For the fourth successive year the University of Kent has, with one of its longstanding international partners, Ghent University, Belgium, supported a number of collaborative projects across a range of disciplines from funding offered by Kent’s Dean for Internationalisation, Dr Anthony Manning.

The following projects have been funded for 2016:

  • Advancing the Acquisition and Use of UAV Data on Architectural Heritage (Classical and Archaeological Studies, led by Benjamin Vis)
  • Political psychology research collaboration on ideology and intergroup relations (School of Psychology, led by Kristof Dhont)
  • Researching Nineteenth-Century Periodicals: European Networks of Print (School of English, led, by Catherine Waters)
  • Shaping Religious Cultures in the Medieval West: An Exploratory Workshop (School of History led by Barbara Bombi and Helen Gittos)
  • Kent-Ghent Film Partnership (Film Studies, led by Mattias Frey)
  • Structural Modelling and Estimation of Job Search Models (School of Economics, led by Andrey Launov)
  • High-throughput imaging and pattern recognition for label-free cell screening (School of Engineering and Digital Arts, led by Chao Wang).

Since 2009, the Universities of Kent and Ghent have enjoyed a strategic international partnership covering activities in student exchange, Erasmus Mundus, co-supervision of research, joint research and the exchange of knowledge and best practice between staff in professional services.

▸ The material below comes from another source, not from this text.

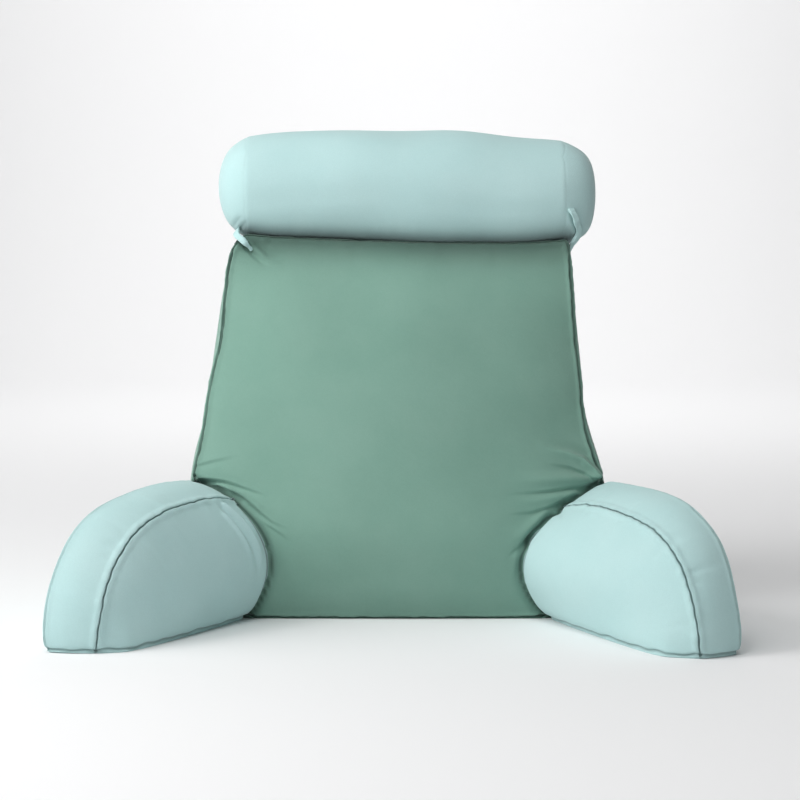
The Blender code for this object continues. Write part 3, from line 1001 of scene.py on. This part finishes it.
def build_backdrop():
    """A pale floor that curves up into a wall behind the pillow."""
    section = [(FLOOR_FRONT, 0.0), (FLOOR_REAR, 0.0)]
    for i in range(1, CURVE_STEPS + 1):
        angle = math.pi / 2 * i / CURVE_STEPS
        y = FLOOR_REAR + CURVE_RADIUS * math.sin(angle)
        section.append((y, CURVE_RADIUS * (1 - math.cos(angle))))
    section.append((FLOOR_REAR + CURVE_RADIUS, WALL_TOP))
    bm = bmesh.new()
    ends = (-BACKDROP_HALF_WIDTH, BACKDROP_HALF_WIDTH)
    rows = [[bm.verts.new((x, y, z)) for x in ends] for y, z in section]
    for low, high in zip(rows, rows[1:]):
        bm.faces.new((low[0], low[1], high[1], high[0]))
    mesh = bpy.data.meshes.new("backdrop")
    bm.to_mesh(mesh)
    bm.free()
    mesh.shade_smooth()
    mesh.materials.append(surface_material("pale_paper", PAPER_SURFACE))
    add_object("backdrop", mesh)


def area_light(name, at, aim, size, power):
    data = bpy.data.lights.new(name, "AREA")
    data.energy = power
    data.size = size
    obj = add_object(name, data)
    obj.location = at
    obj.rotation_euler = (Vector(aim) - Vector(at)).to_track_quat("-Z", "Y").to_euler()


def build_lights():
    world = bpy.data.worlds.new("studio")
    bpy.context.scene.world = world
    world.use_nodes = True
    background = world.node_tree.nodes["Background"]
    background.inputs["Color"].default_value = (1, 1, 1, 1)
    background.inputs["Strength"].default_value = WORLD_STRENGTH
    for name, turn, lift, power in LIGHTS:
        turn, lift = math.radians(turn), math.radians(lift)
        level = math.cos(lift)
        away = Vector((math.sin(turn) * level, -math.cos(turn) * level, math.sin(lift)))
        area_light(name, LIGHTS_AIM + away * LIGHTS_AWAY, LIGHTS_AIM, LIGHTS_SIZE, power)
    for name, at, aim, power in BACKDROP_LIGHTS:
        area_light(name, at, aim, BACKDROP_LIGHTS_SIZE, power)


# ---------------------------------------------------------------- the scene

build_camera()
build_backdrop()
build_lights()
bpy.context.scene.view_settings.view_transform = "Standard"

back = back_cover()
arms = [arm_cover(arm) for arm in ARMS]
back_tree = surface_tree(back)
sink_at_meeting(back, [surface_tree(piece) for piece in arms])
for piece in arms:
    sink_at_meeting(piece, [back_tree])
roll = roll_cover()
# painted shade on the back under the roll and on the roll's underside
shade_beside(back, surface_tree(roll), BACK_SHADE_REACH)
shade_beside(roll, back_tree, ROLL_SHADE_REACH)
tabs = [tab_strap(tab) for tab in TABS]

dress(back, GREEN, ["back_cushion"])
for arm, piece in zip(ARMS, arms):
    dress(piece, AQUA, ["arm_" + arm.side])
dress(roll, AQUA, ["neck_roll"])
for tab, piece in zip(TABS, tabs):
    dress(piece, AQUA, ["roll_tab_" + tab.side])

In order to stimulate further cooperation, funding has been offered since 2013 to support projects involving short-term staff/student exchange, seminars, workshops, preparatory meetings to establish longer-term collaboration (eg double degrees, joint research, joint Erasmus bids).

To date, 31 projects have been funded in: Anthropology and Conservation, Arts, Economics, Engineering and Digital Arts, English, European Culture and Languages, History, Kent Business School, Kent Law School, Medway School of Pharmacy, Physical Sciences, Politics and International Relations, Psychology, Social Policy, Sociology and Social Research, Sport and Exercise Sciences, Centre for Journalism, and Centre for the Interdisciplinary Study of Film and the Moving Image.